Aim of the exercise → Only one portion of the data is to be written out: from the line bearing "return nodes" through the line bearing "in imported if". Write it exactly as it appears.

[BEGIN Record list]

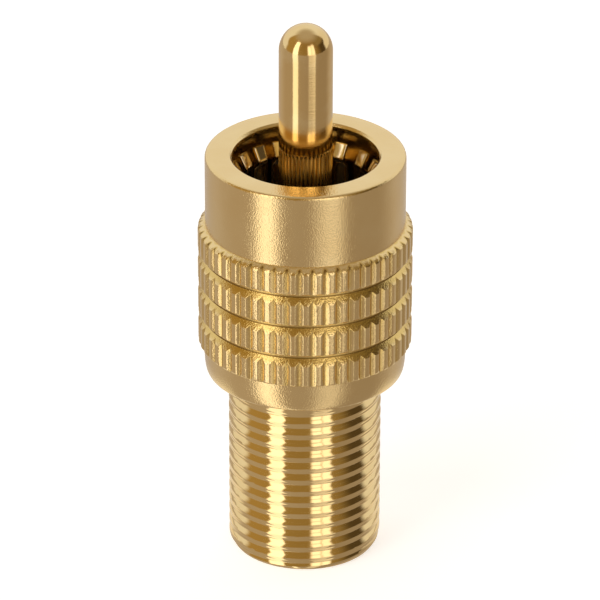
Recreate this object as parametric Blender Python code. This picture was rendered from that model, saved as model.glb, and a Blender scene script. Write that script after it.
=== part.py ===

[END Record list]
[BEGIN Record list]

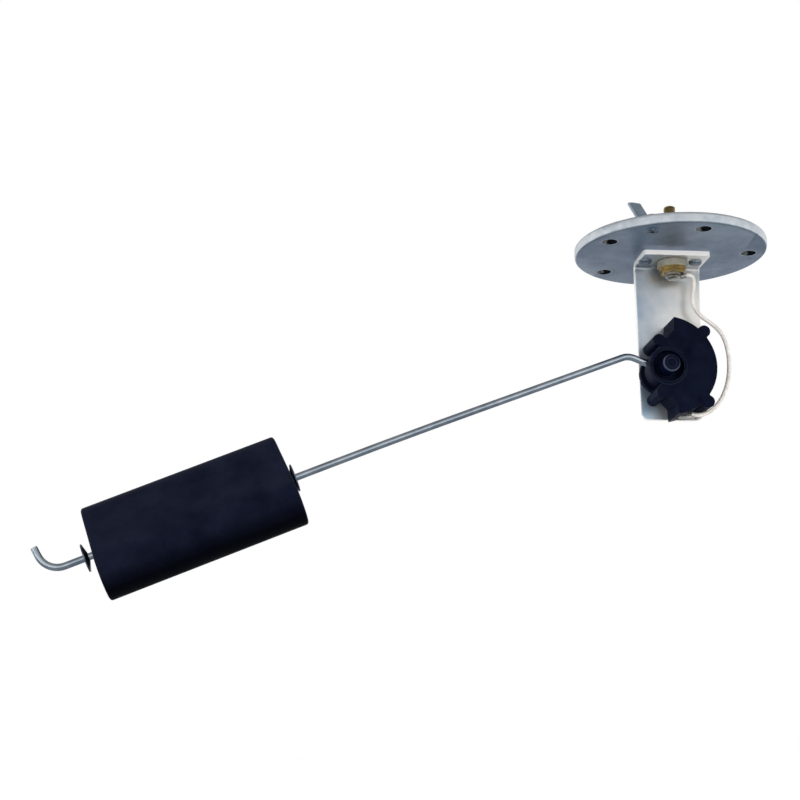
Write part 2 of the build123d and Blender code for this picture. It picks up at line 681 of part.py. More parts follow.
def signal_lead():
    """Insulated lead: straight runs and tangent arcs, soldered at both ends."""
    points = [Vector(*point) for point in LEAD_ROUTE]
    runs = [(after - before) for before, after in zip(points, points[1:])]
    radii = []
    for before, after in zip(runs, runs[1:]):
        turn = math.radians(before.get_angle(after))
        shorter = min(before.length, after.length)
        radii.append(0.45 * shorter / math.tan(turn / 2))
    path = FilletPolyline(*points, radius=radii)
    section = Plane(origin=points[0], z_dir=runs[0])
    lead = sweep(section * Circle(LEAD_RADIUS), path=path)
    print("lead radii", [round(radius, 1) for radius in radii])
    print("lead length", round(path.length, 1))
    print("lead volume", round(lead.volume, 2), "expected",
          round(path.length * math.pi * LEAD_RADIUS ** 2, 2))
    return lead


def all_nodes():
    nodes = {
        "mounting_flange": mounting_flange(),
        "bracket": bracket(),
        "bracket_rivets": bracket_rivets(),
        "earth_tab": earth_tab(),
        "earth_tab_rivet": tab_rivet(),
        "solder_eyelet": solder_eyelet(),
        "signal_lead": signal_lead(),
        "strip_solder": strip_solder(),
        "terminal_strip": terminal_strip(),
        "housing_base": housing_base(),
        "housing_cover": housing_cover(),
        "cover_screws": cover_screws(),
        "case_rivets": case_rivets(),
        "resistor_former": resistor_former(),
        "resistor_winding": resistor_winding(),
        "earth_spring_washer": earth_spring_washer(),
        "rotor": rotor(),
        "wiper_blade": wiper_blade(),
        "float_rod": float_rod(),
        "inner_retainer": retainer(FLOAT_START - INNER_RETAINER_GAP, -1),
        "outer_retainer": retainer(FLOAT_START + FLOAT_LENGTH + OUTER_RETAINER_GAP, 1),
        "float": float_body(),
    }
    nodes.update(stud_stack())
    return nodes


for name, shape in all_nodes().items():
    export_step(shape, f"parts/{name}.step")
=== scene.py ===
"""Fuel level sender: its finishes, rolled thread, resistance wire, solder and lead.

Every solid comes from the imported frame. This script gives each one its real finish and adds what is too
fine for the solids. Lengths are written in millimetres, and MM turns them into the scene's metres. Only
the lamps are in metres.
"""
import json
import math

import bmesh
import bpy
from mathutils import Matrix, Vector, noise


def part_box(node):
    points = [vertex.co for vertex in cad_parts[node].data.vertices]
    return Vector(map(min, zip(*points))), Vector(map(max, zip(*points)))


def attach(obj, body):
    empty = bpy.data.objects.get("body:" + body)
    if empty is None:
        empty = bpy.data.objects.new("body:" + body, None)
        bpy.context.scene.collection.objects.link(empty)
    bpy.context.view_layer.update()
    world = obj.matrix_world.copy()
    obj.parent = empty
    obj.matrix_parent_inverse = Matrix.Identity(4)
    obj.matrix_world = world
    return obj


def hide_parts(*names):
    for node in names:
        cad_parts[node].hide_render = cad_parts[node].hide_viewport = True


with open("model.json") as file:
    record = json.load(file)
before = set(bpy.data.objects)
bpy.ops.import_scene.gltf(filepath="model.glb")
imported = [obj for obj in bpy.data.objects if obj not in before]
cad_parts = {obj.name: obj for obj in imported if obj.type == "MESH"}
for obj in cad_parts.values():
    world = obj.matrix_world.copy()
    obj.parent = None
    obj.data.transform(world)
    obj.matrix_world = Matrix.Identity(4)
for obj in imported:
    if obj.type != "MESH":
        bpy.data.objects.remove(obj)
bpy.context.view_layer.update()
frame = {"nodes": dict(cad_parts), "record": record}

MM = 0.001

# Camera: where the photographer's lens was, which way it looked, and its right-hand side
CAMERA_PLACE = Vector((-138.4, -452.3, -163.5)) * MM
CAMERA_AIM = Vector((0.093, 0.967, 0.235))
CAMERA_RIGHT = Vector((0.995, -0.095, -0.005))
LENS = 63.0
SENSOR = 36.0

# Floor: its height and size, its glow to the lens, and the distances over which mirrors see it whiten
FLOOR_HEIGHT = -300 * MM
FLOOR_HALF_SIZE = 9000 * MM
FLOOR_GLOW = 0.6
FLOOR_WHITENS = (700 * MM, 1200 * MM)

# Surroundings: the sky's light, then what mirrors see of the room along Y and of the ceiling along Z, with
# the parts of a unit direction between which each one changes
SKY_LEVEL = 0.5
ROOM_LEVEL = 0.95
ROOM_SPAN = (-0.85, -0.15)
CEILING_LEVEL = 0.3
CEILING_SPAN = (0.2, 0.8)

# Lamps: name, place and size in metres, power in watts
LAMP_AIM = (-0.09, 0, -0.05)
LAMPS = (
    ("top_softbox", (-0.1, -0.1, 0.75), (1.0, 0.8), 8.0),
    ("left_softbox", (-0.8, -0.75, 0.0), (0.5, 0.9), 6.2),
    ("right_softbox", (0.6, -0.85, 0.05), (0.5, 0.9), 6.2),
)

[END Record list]

Exercise output →
    return nodes


for name, shape in all_nodes().items():
    export_step(shape, f"parts/{name}.step")
=== scene.py ===
"""Fuel level sender: its finishes, rolled thread, resistance wire, solder and lead.

Every solid comes from the imported frame. This script gives each one its real finish and adds what is too
fine for the solids. Lengths are written in millimetres, and MM turns them into the scene's metres. Only
the lamps are in metres.
"""
import json
import math

import bmesh
import bpy
from mathutils import Matrix, Vector, noise


def part_box(node):
    points = [vertex.co for vertex in cad_parts[node].data.vertices]
    return Vector(map(min, zip(*points))), Vector(map(max, zip(*points)))


def attach(obj, body):
    empty = bpy.data.objects.get("body:" + body)
    if empty is None:
        empty = bpy.data.objects.new("body:" + body, None)
        bpy.context.scene.collection.objects.link(empty)
    bpy.context.view_layer.update()
    world = obj.matrix_world.copy()
    obj.parent = empty
    obj.matrix_parent_inverse = Matrix.Identity(4)
    obj.matrix_world = world
    return obj


def hide_parts(*names):
    for node in names:
        cad_parts[node].hide_render = cad_parts[node].hide_viewport = True


with open("model.json") as file:
    record = json.load(file)
before = set(bpy.data.objects)
bpy.ops.import_scene.gltf(filepath="model.glb")
imported = [obj for obj in bpy.data.objects if obj not in before]
cad_parts = {obj.name: obj for obj in imported if obj.type == "MESH"}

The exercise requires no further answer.